The media quite literally, bombards us with a multitude on various diet plans, diet systems, and prepackaged diet meals. The multi-billion dollar diet industry is struggling to promote their latest "discovery" weight loss plan. Most everyone, including healthcare professionals have the diet plan they like to recommend.
All diet plans seem to have their advantages as well as disadvantages. So, which diet plan should you choose?

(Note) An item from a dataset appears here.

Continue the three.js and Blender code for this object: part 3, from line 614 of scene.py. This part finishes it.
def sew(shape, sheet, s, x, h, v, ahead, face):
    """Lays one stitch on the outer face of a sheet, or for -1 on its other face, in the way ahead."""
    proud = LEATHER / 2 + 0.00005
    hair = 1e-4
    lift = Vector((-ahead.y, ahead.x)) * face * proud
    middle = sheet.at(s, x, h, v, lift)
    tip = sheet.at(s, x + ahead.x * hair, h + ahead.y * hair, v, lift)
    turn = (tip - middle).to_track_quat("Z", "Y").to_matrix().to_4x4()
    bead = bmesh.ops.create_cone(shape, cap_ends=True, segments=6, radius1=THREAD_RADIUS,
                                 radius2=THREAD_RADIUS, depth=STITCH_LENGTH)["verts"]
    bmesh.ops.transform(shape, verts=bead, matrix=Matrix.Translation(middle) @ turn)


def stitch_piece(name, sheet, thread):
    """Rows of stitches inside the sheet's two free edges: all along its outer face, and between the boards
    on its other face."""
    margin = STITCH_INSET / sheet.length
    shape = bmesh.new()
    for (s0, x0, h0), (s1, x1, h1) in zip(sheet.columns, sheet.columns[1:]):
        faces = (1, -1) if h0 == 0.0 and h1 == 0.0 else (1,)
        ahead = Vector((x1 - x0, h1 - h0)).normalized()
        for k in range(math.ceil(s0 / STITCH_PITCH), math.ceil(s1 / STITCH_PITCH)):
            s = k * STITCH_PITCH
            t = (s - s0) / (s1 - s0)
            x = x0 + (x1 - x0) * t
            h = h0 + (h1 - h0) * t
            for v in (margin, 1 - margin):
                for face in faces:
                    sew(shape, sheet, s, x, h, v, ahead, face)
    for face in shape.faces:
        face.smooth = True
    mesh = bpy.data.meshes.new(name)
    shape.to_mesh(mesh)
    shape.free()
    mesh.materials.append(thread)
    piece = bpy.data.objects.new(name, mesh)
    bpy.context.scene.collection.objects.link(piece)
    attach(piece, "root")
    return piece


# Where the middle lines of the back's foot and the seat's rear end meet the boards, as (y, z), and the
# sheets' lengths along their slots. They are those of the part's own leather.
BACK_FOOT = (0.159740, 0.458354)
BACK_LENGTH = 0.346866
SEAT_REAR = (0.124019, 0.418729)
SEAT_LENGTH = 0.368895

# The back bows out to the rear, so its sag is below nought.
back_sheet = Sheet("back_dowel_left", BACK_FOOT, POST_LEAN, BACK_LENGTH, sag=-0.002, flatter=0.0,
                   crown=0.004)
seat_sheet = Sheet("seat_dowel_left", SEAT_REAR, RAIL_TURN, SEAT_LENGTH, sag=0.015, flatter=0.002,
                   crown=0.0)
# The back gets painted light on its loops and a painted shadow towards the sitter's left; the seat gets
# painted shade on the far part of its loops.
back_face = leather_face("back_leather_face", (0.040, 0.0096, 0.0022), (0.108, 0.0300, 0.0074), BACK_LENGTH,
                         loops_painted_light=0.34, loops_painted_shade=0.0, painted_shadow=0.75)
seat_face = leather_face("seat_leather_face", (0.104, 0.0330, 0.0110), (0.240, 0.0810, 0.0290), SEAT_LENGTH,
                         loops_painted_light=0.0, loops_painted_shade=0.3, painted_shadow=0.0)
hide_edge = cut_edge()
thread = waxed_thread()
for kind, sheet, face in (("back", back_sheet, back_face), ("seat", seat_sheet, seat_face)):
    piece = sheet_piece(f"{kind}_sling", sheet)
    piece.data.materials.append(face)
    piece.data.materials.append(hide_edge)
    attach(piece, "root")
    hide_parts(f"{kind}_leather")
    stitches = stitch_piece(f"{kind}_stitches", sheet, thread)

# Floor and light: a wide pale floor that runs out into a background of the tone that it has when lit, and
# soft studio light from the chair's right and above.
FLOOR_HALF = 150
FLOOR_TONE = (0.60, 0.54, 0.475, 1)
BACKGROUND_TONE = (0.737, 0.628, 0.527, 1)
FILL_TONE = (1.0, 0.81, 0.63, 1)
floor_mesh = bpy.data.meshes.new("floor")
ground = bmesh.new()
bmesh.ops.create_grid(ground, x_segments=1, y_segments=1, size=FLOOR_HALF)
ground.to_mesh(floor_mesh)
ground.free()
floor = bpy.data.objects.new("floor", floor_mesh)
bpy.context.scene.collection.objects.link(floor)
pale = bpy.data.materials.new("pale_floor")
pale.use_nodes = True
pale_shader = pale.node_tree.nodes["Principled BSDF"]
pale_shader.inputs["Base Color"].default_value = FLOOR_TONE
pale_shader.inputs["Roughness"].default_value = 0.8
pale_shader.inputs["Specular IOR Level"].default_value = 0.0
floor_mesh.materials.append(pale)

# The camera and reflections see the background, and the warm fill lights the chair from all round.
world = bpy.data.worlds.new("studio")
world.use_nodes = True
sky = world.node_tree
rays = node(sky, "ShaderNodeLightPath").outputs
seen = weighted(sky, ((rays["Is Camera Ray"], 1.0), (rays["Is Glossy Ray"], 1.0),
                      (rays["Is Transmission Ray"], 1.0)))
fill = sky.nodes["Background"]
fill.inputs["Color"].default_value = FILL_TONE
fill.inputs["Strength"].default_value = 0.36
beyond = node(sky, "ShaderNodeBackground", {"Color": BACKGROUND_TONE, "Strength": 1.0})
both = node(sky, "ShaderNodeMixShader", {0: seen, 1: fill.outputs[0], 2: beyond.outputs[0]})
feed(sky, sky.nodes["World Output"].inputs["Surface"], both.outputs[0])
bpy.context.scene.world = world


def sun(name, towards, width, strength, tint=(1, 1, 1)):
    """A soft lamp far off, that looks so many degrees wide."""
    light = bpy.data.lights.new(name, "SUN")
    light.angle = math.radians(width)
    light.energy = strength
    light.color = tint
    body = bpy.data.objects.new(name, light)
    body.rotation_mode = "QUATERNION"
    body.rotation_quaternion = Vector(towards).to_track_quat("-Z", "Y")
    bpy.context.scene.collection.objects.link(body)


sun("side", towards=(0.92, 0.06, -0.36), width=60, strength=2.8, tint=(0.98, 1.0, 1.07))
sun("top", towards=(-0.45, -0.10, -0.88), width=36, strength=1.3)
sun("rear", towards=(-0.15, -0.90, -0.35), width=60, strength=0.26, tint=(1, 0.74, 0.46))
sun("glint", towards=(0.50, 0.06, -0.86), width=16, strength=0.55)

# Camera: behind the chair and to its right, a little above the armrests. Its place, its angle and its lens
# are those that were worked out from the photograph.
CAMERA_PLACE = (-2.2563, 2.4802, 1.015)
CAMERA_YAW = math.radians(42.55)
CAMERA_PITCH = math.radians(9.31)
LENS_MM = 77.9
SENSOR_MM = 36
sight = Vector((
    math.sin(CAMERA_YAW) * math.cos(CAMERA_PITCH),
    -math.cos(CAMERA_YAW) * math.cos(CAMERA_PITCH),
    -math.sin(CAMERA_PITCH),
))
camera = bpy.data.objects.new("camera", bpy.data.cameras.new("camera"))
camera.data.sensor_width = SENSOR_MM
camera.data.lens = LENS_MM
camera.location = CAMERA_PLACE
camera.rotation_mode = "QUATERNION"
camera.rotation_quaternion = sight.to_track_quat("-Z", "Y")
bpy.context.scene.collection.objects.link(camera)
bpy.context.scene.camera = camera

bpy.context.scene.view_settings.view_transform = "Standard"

According to researchers Sherry Pagoto, PhD, of the University of Massachusetts Medical School in Worcester, and Bradley Appelhans, PhD, of Rush University Medical Center in Chicago the debate of an ideal diet is not helpful when comes to patients losing weight. Instead, doctors should concentrate of helping people select a diet plan that works for them and most importantly, one they will stick with. If people cannot stick to a diet long-term, they will regain any weight lost and have start over. As Dr. Pagoto states when it comes to weight loss "The longer someone sticks to a diet, the more successful they will be".
What is the best diet plan for you?
1. Be aware of the propaganda.
To sell their products the diet industry uses propaganda lines such as celebrity endorsements, doctor "approved”, and diet of the "stars" Appeals to authority or at least perceived authority are a standard in manipulating public opinion.

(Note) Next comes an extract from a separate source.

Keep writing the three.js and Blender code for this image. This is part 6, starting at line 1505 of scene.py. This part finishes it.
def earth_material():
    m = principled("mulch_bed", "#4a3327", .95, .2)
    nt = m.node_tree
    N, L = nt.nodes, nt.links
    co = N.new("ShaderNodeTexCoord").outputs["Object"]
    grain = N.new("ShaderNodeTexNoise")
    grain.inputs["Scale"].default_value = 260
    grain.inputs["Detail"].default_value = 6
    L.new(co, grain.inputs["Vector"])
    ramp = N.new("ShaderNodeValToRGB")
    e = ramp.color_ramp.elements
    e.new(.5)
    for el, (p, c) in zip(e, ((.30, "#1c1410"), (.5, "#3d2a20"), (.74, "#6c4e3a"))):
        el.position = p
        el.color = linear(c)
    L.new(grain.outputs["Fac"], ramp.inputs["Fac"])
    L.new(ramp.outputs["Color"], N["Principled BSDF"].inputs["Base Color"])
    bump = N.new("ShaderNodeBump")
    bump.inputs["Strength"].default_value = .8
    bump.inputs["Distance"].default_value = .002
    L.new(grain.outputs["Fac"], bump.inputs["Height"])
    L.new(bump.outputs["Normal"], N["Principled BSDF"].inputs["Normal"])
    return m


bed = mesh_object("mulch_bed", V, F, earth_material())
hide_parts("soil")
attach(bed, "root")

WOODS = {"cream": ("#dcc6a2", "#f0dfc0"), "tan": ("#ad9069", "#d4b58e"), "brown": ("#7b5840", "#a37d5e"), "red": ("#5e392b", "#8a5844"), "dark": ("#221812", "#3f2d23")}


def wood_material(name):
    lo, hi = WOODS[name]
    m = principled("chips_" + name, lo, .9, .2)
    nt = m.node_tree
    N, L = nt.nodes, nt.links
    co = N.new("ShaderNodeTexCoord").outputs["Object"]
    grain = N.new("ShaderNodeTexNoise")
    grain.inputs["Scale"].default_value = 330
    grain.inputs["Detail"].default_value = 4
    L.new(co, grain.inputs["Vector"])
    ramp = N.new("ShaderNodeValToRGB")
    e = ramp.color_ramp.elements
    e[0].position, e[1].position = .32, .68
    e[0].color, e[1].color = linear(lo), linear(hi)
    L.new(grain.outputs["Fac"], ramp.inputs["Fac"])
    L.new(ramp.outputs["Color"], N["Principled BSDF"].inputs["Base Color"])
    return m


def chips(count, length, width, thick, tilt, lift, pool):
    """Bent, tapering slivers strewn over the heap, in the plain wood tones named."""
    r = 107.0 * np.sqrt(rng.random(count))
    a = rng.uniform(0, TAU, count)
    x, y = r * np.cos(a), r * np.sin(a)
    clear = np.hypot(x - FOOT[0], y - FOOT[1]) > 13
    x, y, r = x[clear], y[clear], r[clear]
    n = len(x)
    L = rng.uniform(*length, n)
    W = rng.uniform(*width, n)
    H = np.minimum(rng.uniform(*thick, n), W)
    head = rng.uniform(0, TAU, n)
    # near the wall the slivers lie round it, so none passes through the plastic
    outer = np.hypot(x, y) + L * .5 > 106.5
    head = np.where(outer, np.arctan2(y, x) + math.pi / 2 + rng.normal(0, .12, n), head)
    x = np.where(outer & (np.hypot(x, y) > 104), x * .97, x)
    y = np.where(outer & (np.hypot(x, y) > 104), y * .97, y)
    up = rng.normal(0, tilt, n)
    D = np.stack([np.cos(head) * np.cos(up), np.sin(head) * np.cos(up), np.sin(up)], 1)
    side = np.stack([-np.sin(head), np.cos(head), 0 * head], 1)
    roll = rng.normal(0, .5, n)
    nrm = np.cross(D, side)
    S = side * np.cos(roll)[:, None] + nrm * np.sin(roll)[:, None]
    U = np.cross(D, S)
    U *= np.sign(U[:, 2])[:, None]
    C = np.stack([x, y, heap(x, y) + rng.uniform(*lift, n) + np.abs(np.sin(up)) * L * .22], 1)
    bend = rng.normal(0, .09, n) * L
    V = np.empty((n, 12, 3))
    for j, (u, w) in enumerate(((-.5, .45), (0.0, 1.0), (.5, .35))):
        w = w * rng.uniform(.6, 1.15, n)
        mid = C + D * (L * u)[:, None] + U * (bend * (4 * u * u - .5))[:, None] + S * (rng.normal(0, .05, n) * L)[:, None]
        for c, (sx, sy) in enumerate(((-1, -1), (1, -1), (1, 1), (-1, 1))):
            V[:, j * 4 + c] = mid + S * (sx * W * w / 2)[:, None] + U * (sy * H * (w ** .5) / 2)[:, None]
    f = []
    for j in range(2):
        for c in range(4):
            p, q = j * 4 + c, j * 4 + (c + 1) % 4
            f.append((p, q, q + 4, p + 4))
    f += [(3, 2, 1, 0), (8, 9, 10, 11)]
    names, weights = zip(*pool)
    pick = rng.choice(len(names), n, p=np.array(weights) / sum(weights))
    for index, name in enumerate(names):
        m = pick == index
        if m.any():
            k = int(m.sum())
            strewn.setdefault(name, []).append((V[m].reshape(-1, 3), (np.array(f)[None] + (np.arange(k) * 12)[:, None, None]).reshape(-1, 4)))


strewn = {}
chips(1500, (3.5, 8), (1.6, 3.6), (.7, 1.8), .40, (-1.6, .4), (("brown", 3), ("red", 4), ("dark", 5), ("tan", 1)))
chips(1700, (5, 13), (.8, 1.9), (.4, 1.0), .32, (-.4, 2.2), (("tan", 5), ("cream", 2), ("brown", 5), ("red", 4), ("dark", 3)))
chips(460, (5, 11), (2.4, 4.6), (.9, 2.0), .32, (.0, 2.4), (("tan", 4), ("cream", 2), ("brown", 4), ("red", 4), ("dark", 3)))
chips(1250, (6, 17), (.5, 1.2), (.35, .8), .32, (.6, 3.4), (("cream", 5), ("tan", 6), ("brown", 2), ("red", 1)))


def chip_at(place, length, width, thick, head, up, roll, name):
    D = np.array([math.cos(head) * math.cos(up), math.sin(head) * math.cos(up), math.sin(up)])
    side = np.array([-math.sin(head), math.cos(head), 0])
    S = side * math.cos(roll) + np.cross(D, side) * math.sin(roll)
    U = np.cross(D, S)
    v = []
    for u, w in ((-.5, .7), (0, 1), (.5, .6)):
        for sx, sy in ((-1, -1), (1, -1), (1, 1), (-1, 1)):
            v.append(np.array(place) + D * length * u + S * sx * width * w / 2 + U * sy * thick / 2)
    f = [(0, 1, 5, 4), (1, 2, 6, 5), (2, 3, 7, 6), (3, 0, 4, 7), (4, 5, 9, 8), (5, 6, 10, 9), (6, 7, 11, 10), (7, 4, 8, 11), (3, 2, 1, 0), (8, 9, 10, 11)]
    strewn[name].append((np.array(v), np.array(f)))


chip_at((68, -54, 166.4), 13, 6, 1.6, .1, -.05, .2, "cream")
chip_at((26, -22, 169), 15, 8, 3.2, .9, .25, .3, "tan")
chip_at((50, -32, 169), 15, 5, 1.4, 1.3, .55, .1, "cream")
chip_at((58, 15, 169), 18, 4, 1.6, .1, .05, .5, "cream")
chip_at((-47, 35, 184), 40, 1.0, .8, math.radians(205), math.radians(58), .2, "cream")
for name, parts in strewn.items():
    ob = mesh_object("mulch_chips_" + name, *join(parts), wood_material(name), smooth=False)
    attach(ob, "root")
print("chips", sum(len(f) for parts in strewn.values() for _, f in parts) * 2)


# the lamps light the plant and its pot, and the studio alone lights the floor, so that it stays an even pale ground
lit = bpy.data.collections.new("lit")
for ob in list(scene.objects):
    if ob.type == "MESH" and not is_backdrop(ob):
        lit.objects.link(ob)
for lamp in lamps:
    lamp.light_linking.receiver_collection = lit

How this works demonstrated by bacon. I am sure most have seen the TV commercial were the smell of bacon is so alluring that a woman uses a bacon cheeseburger to attract men in a singles bar. At one time bacon was not that popular an item until advertising man Edward Bernays stepped in. To promote bacon sales, first he surveyed physicians that recommended a hearty breakfast was necessary for health. Taking that report and adding the propaganda that "bacon and eggs" was a hearty breakfast he sent it to over 5000 physicians and magically bacon is a standard breakfast item. Do not be swayed by the appeals to "third-party" endorsements.
2. Is it within your budget?
If the diet plan requires purchasing foods or supplements that will be a strain on your finances, long-term it may not work for you.

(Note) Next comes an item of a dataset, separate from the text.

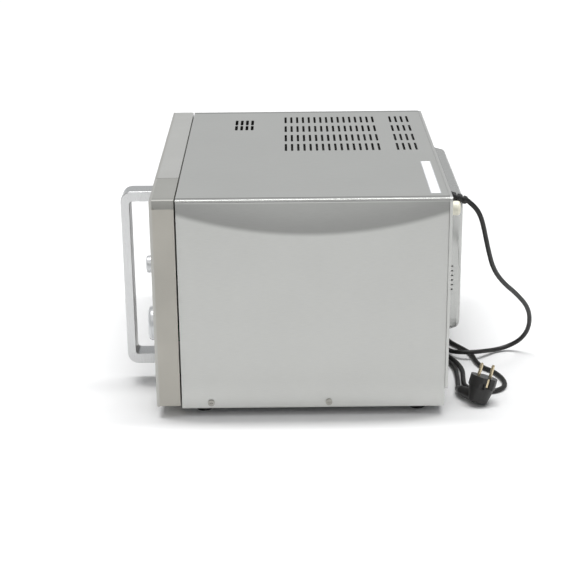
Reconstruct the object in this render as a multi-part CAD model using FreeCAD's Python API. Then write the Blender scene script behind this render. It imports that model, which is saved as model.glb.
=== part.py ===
import FreeCAD, Part
import math
import os
from FreeCAD import Vector

# Countertop combination oven. Millimetres, X to the right, Y to the rear, Z up.
# The origin lies on the floor under the middle of the oven.

# Overall sizes
WIDTH = 520.0
FOOT_HEIGHT = 13.0
BODY_TOP = 325.5
FASCIA_FRONT = -201.5
FRAME_FRONT = -197.5
FRAME_BACK = -167.5
SHELL_FRONT = -165.5
SHELL_BACK = 211.2
REAR_FACE = 215.5
FRAME_BOTTOM = 17.5
PANEL_LEFT = 146.0
GAP = 0.5

# Sheet metal
SHEET = 0.8
PLATE = 1.2
SIDE_RECESS = 3.5
SHELL_SIDE = WIDTH / 2 - SIDE_RECESS
REAR_EDGE = WIDTH / 2 - 1.5
SKIRT_BOTTOM = 39.0
SKIRT_BACK = 211.6
EDGE_RADIUS = 3.0
RIM_RADIUS = 5.0
STRIP_BOTTOM = 321.5
ARC_RADIUS = 600.0
ARC_SLOPE = 4.0
ARC_CENTRE_Y = 22.0
ARC_CENTRE_Z = 875.0

# Oven cavity, inside faces
CAVITY_LEFT = -245.0
CAVITY_RIGHT = 85.0
CAVITY_FLOOR = 52.0
CAVITY_CEILING = 268.0
CAVITY_BACK = 170.0
CAVITY_X = (CAVITY_LEFT + CAVITY_RIGHT) / 2
CAVITY_Z = (CAVITY_FLOOR + CAVITY_CEILING) / 2

# Turntable
TRAY_Y = 3.0
TRAY_RADIUS = 150.0
RING_RADIUS = 104.0
ROLLER_RADIUS = 6.6

# Rear duct cover over the convection motor
DUCT_LEFT = -233.0
DUCT_RIGHT = 76.0
DUCT_BOTTOM = 45.0
DUCT_TOP = 279.0
DUCT_BACK = 253.5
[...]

3. Will the diet plan take too much preparation time?
If the diet plan requires a lot of shopping for items and time in preparing food consider whether your schedule will allow for it. You may start on all gung-ho, but if you feel the pressured, you may lose sight of your goal.
4. Consider the food choices.
A vegan diet a good way for some to lose weight, however if you are a dyed-in-the-wool meat-eater perhaps not a good choice. Conversely, the low carb diet which is a high fat, high protein diet also requires eating a lot of low carb vegetables such as broccoli, so if you are like George H. Bush not a long-term diet for you. Numerous diet plans have different effects on satiety and therefore dissimilar success rates. Bottom-line, if you do not like the food choices you will not stick to the diet plan, this does not mean however, the "cheesecake and ice cream diet" will work.
5. Your health issues that need consideration.
For example if you are diabetic then a high carbohydrate, low-fat diet is not for you. Contrary to popular belief, if your cholesterol is high, you should consider a low carb diet as most lower their total cholesterol; improve their HDL and lower triglycerides on a low carb plan.
6. Others in the household who are not dieting will require extra planning.
If there are, others in your life will preparing separate meals be an issue. Will the hassle cooking different menus and the frustration could cause you to abandon your diet plan.
Whichever, diet plan you chose be sure to select one that you can stick to long-term and consider the maintenance phase after you have lost the amount of weight desired. You do not want to buy more "big clothes" again.